An article in the Guardian newspaper led me to Brooke Castillo’s excellent life-coaching podcasts, of which a recent one had been about a Writing Retreat. This 5-day experience sounded bliss: a small group of people with projects they wanted to write; a highly skilled coach; a beautiful large house with all meals and creature comforts taken care of. The retreats were oversubscribed and Brooke gave detailed instructions so that people could run their own. Even then, I didn’t really have the time or the money for this level of luxury.
I have been fortunate enough however to have my own study, a more or less undisturbed writing space, at home. The previous November I had a great experience of doing 30-minute word sprints with my local NaNoWriMo group, which we coordinated via WhatsApp.
Some elements of the two approaches, it seemed to me, could re-energise my writing: I had been drafting and redrafting the same novel using Scrivener for what seemed like forever: Scrivener had gone from version 1 to version 3 during the time.
The NaNoWriMo word sprints had taught me to focus intensely on writing, ignoring distractions and allowing the words to flow uninterrupted from my brain to the page. From Brooke Castillo’s podcast I took the idea of having a strictly timed schedule for each writing session, even though much pared down from her time-rich retreat days. To the actual writing sessions she had added a prior planning session and then a session afterwards of reflection and positive feedback. Another element of her retreats that I adopted was stopping distractions by putting my phone into flight mode and turning off notifications.
I opened up the Notifications Menu on my desktop computer’s System Preferences (I’m a Mac user so apologies if this is being read by PC users, but hopefully you have something similar) and went through every app and turned everything off that I possibly could.
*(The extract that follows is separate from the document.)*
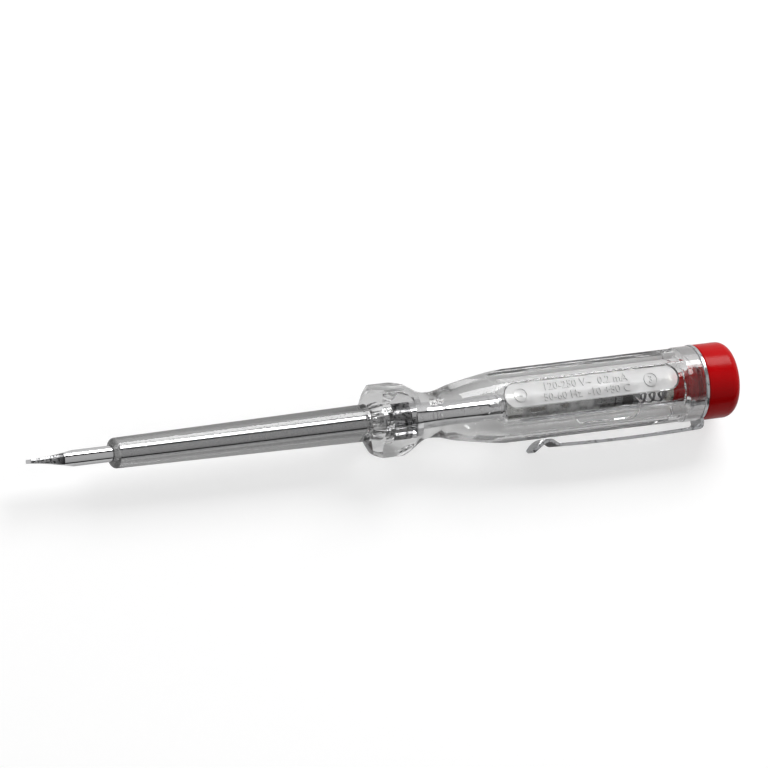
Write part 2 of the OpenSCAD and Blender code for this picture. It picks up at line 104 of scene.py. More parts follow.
def put_in(name: str, work: bmesh.types.BMesh) -> Piece:
    """Puts a worked mesh into the scene under a name, frees the work and returns the object."""
    mesh = bpy.data.meshes.new(name)
    work.to_mesh(mesh)
    work.free()
    return new_object(name, mesh)


def mesh_from(name: str, points: Iterable[Sequence[float]], faces: Iterable[Sequence[int]]) -> Piece:
    """Makes a mesh with its faces turned outwards.

    Args:
        name: Name of the object.
        points: Places in millimetres.
        faces: Corner numbers of each face.

    Returns:
        The new object.
    """
    work = bmesh.new()
    corners = [work.verts.new([c * MM for c in p]) for p in points]
    for face in faces:
        work.faces.new([corners[i] for i in face])
    bmesh.ops.recalc_face_normals(work, faces=work.faces)
    return put_in(name, work)


def turned(
    name: str,
    outline: Outline,
    sides: int,
    hollow: bool = False,
    radius_at: Callable[[float, float, float], float] | None = None,
) -> Piece:
    """Turns an outline about the tester's axis, as on a lathe.

    Args:
        name: Name of the object.
        outline: Points of (place along the axis, radius). A solid's outline starts and ends on the axis.
        sides: Number of steps round the axis.
        hollow: True where the outline is a closed loop that stays off the axis.
        radius_at: Changes the radius at (place, radius, angle), for a thread.

    Returns:
        The new object.
    """
    points: list[Point] = []
    rings: list[list[int]] = []
    for x, r in outline:
        start = len(points)
        if r < CLOSE:
            points.append((x, 0.0, 0.0))
            rings.append([start] * sides)
            continue
        for k in range(sides):
            angle = FULL_TURN * k / sides
            at = radius_at(x, r, angle) if radius_at else r
            points.append((x, at * math.sin(angle), at * math.cos(angle)))
        rings.append(list(range(start, start + sides)))
    faces = []
    for a, b in zip(rings, rings[1:] + (rings[:1] if hollow else [])):
        for k in range(sides):
            n = (k + 1) % sides
            corners = list(dict.fromkeys([a[k], a[n], b[n], b[k]]))
            if len(corners) > 2:
                faces.append(corners)
    return mesh_from(name, points, faces)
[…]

After that my DIY writing retreat sequence now consists of:
Comfort:
1. Turn on the heating in the study – operated remotely by a phone App.
2. Use the bathroom
3. Make a cup of tea
Use Focus timer (a Pomodoro style timer) for the following steps:
4. Flight Mode: 1 minute allowed to turn phone to flight mode and switch on the computer
5. Thinking time: 10 minutes. Don’t write any of the text. Pick a scene and in the Notes pane in Scrivener list the things that need to happen during that scene and also copy and paste any parts of the previous draft to be incorporated.
6. Writing time: 30 minutes. Work on the text itself.
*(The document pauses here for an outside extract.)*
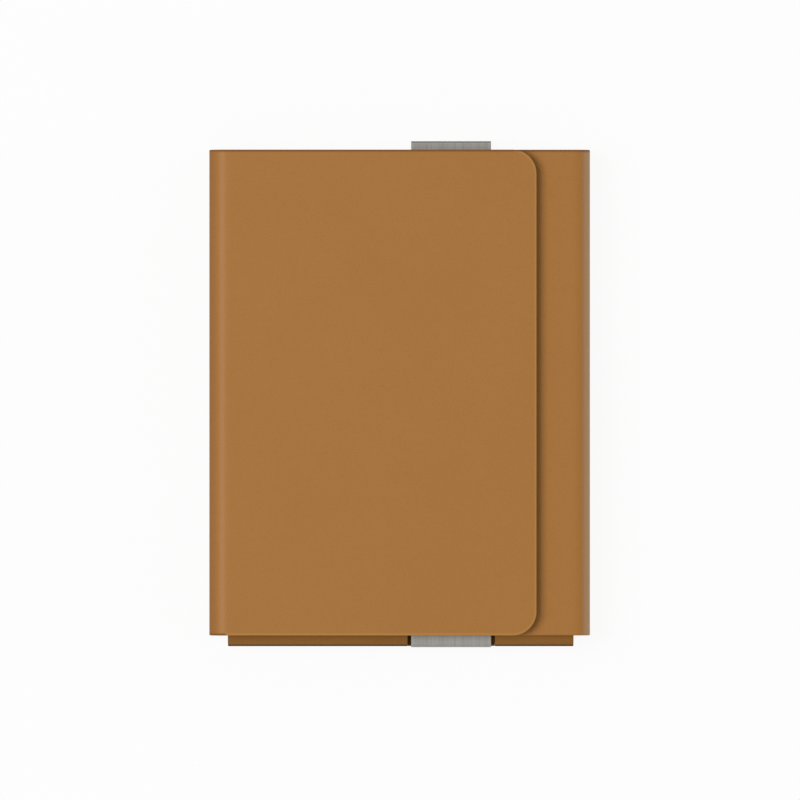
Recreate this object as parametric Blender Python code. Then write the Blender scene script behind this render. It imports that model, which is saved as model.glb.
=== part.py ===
"""A small card wallet.

A leather jacket folds round a gusseted card pocket. Its front flap opens to the left over two
folds of the left spine. Its right spine carries a cover that is bonded to the pocket's front.
An elastic strap runs down inside the pocket, turns at its bottom and comes out of its mouth as
a pull tab, so that pulling the tab lifts the cards.

The wallet lies on its back: +X is to its right, +Y towards the pocket's mouth, +Z out of its
front. The origin is on the floor, under the middle of the whole wallet.
"""
import math

import bmesh
import bpy
from mathutils import Vector

# The jacket: its outline from the front, and its left and right folds
WRAP_WIDTH = 0.0762
WRAP_HEIGHT = 0.0972
LEFT_FOLD_RADIUS = 0.0036
RIGHT_FOLD_RADIUS = 0.0032
FLAP_EDGE_INSET = 0.0107
FLAP_CORNER_RADIUS = 0.0048
COVER_LEFT_INSET = 0.0010

# The layers of a panel: outer skin, stiffening board and lining
SKIN_THICKNESS = 0.0006
BOARD_THICKNESS = 0.0006
LINING_THICKNESS = 0.0003
BOARD_INSET = 0.0012
LINING_INSET = 0.0004
EDGE_ROUND_SHARE = 0.35

# The film of glue or stitching between bonded layers, and the gap between pieces that touch
GLUE_LINE = 0.0001
TOUCH_GAP = 0.0003

# The card pocket
POCKET_LEFT_INSET = 0.0037
POCKET_RIGHT_INSET = 0.0033
POCKET_TOP_INSET = 0.0020
POCKET_BELOW_WRAP = 0.0022
POCKET_WALL = 0.0005
CARD_SPACE = 0.0044
GUSSET_DEPTH = 0.0045
GUSSET_WIDTH = 0.0007
GUSSET_TOP_INSET = 0.0010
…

7. Summarise: 5 minutes. In the Synopsis pane write a summary of what is in that section of text so far, update the Label and Status, check the word count and update a running total, while mentally patting self on the back.
8. Stop Flight mode on phone (1 minute)
9. Turn off the heating in the study (1 minute)
The whole sequence takes just under an hour, so it doesn’t eat too much into the day or overtax my attention span. Generally I can increase the word count of my draft by about 1000 words each time – this is a combination of redrafting old material and writing new.
Focus timer can be set up to link the timed steps in sequence so that a visual and sound warning is given for each one. I have an old iPad2 running iOS 6 (so beautifully retro!) which has its WiFi switched off and I am currently using it just for Focus timer.
Scrivener is ideal for this system of work, as the Notes pane can be used for the thinking time and the Synopsis pane for summarising. If an idea comes up during writing time which belongs elsewhere in the text it is easy to find that part of the text in the Binder, or insert a new Scene and type the idea in the Notes.
After using this system a few times I informed my family about it, so they now know that if I do disappear into my study I am most likely going to reappear in under an hour.
I’ll see if I can maintain it…
PS (16/01/2020). This works. With 1 -2 sessions of the Focus timer daily my novel word count is increasing by about 1000 words per day. It’s not stressful to maintain.